Mr. Biden also said the president should fly the flag atop the White House at half-staff out of respect for the victims of the pandemic. The president responded, “I would not mind doing that. I think lowering the flags would be something very appropriate.

“I don’t think that anybody can feel any worse than I do about all the death and destruction that’s so needless,” the president said.

Mr. Trump, who hosted Democratic Gov. Phil Murphy of New Jersey in the Oval Office Thursday, defended his response, pointing to about 6 million tests conducted and thousands of ventilators manufactured and delivered to hospitals.

“We’re very proud of the job we’ve done,” he said.

Mr. Murphy came to the White House seeking more federal aid in the next round of emergency pandemic relief. House Speaker Nancy Pelosi said Thursday that Democrats want $1 trillion for states and municipalities that have been hit hard by the coronavirus.

But Mr. Trump said he wants “to take a little bit of a pause,” after Congress and the administration have spent nearly $3 trillion already on emergency aid.

“Bailouts are tough,” he said. “They happen to be Democrat states. It’s California, New York. Illinois is in big trouble. Republican states are certainly in strong shape. Is it fair to do that? We’re going to look at it. If we do that, we’ll have to get something for it.”

Mr. Trump has been pushing for eliminating sanctuaries for illegal immigrants as a condition for more aid.

Mr. Biden’s attack was another example of Democrats’ plan to turn the election into a referendum on the president’s handling of the crisis and the economic damage that has resulted.

The president on Thursday denied press reports that he “erupted” at his top campaign advisers last week when they presented him with troubling polling data that showed his support eroding in battleground states as his response to the coronavirus has been criticized.

Mr. Trump’s advisers reportedly told him that his frequent feuding with reporters at coronavirus briefings was hurting his standing among seniors. The president called it “made up nonsense” and said he didn’t shout at his campaign manager, Brad Parscale.

A 50-state survey released Thursday by Northeastern, Harvard and Rutgers universities found approval of Mr. Trump’s handling of the coronavirus crisis at 44%, with 40% disapproving. Job-approval for all 50 governors averaged 66%, the researchers found.
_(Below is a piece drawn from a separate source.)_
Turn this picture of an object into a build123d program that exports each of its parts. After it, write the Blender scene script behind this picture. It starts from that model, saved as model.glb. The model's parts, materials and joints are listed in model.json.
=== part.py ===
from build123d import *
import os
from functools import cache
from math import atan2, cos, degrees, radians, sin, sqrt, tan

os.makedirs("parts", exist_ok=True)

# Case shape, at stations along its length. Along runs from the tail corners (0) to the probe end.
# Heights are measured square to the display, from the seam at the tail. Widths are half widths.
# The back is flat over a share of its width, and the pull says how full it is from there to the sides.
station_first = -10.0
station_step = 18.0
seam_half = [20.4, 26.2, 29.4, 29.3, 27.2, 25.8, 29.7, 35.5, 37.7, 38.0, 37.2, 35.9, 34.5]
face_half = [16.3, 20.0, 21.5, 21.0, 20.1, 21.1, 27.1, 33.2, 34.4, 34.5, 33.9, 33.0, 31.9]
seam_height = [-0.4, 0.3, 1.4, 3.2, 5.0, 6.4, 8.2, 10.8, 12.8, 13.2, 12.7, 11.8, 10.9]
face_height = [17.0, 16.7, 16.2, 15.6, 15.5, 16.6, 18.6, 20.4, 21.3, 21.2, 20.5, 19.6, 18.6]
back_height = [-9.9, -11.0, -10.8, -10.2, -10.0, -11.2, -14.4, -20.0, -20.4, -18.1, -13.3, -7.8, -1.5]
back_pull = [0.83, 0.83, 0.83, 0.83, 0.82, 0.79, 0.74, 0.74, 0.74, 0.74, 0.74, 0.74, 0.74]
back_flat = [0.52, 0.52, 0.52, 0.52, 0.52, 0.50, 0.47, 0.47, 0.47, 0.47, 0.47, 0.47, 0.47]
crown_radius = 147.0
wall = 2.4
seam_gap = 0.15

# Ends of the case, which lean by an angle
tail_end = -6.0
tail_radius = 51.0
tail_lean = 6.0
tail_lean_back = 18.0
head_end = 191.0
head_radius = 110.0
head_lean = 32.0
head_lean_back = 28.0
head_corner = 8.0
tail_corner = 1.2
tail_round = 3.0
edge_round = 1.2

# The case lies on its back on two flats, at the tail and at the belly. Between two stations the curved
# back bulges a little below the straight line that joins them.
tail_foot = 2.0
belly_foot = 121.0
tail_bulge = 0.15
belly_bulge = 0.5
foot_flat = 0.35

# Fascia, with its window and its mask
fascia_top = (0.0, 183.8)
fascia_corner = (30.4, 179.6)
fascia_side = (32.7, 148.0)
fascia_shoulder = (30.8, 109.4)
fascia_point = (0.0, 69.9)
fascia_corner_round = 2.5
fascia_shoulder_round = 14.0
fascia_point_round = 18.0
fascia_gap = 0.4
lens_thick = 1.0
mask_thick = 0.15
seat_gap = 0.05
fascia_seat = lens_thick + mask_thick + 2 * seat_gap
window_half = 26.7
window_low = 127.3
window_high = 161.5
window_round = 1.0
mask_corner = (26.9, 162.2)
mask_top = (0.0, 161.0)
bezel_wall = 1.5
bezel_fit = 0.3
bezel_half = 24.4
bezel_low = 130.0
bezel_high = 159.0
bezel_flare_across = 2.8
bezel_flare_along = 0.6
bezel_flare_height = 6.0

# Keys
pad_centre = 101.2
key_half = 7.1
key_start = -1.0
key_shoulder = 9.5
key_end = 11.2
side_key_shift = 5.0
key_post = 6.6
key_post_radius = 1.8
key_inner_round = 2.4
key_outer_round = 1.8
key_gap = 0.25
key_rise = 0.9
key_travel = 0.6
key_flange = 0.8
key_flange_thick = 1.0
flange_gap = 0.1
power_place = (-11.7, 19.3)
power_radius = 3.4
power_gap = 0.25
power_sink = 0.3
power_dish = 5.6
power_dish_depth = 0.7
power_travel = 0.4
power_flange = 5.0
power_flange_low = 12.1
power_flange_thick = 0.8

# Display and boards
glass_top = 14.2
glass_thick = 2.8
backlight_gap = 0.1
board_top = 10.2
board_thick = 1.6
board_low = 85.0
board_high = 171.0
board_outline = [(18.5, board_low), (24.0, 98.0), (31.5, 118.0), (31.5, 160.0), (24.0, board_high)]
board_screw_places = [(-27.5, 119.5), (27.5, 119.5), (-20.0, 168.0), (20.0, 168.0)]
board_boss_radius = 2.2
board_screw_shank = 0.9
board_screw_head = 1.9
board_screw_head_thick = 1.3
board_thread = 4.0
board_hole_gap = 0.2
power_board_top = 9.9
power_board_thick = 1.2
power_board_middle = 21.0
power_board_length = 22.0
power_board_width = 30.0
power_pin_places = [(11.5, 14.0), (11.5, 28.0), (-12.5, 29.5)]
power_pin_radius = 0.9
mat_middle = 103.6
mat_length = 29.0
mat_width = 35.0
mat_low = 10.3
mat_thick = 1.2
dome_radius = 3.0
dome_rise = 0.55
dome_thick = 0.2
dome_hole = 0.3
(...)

Mr. Trump said he expects the U.S. economy to begin a “very strong comeback” in the third quarter.

“I think we’re gonna have potentially a great fourth quarter. I feel it. Sometimes what I feel is better than what I think,” Mr. Trump said.
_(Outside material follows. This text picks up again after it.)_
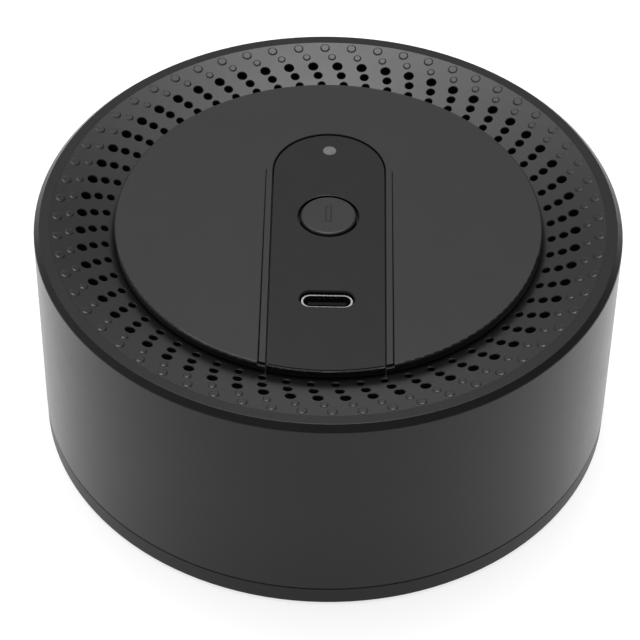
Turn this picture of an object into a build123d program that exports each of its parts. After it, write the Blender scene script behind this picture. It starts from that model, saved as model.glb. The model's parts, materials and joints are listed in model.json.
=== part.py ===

At least 7,000 of the 62,000 coronavirus deaths in the U.S. have occurred at nursing homes. On Thursday afternoon, Mr. Trump announced steps aimed at improving safety for seniors, including shipments by the Federal Emergency Management Agency of extra personal protective equipment to all 15,400 certified nursing homes nationwide.

The administration also is directing $81 million from the March 27 CARES Act, a $2.2 trillion package, to increase inspections of nursing homes.

“Things are happening at the nursing homes that we’re not happy about,” Mr. Trump said. “We don’t want it to happen, so we’re checking that out very carefully and very methodically.”

The administration also is finalizing a rule requiring nursing homes to post testing data online and to report COVID-19 cases to their residents and family members.

Last month, the Centers for Medicare and Medicaid Services announced new guidelines requiring nursing homes to inform residents and their representatives of a confirmed infection of COVID-19 within 12 hours. If three or more residents or staff develop respiratory symptoms, nursing homes must report those incidents within 72 hours.

The president also is establishing a commission on safety and quality in nursing homes.

“My administration will never waver in its relentless commitment to American seniors,” Mr. Trump said. “We owe them a sacred and unbreakable obligation, and we will fulfill that obligation.”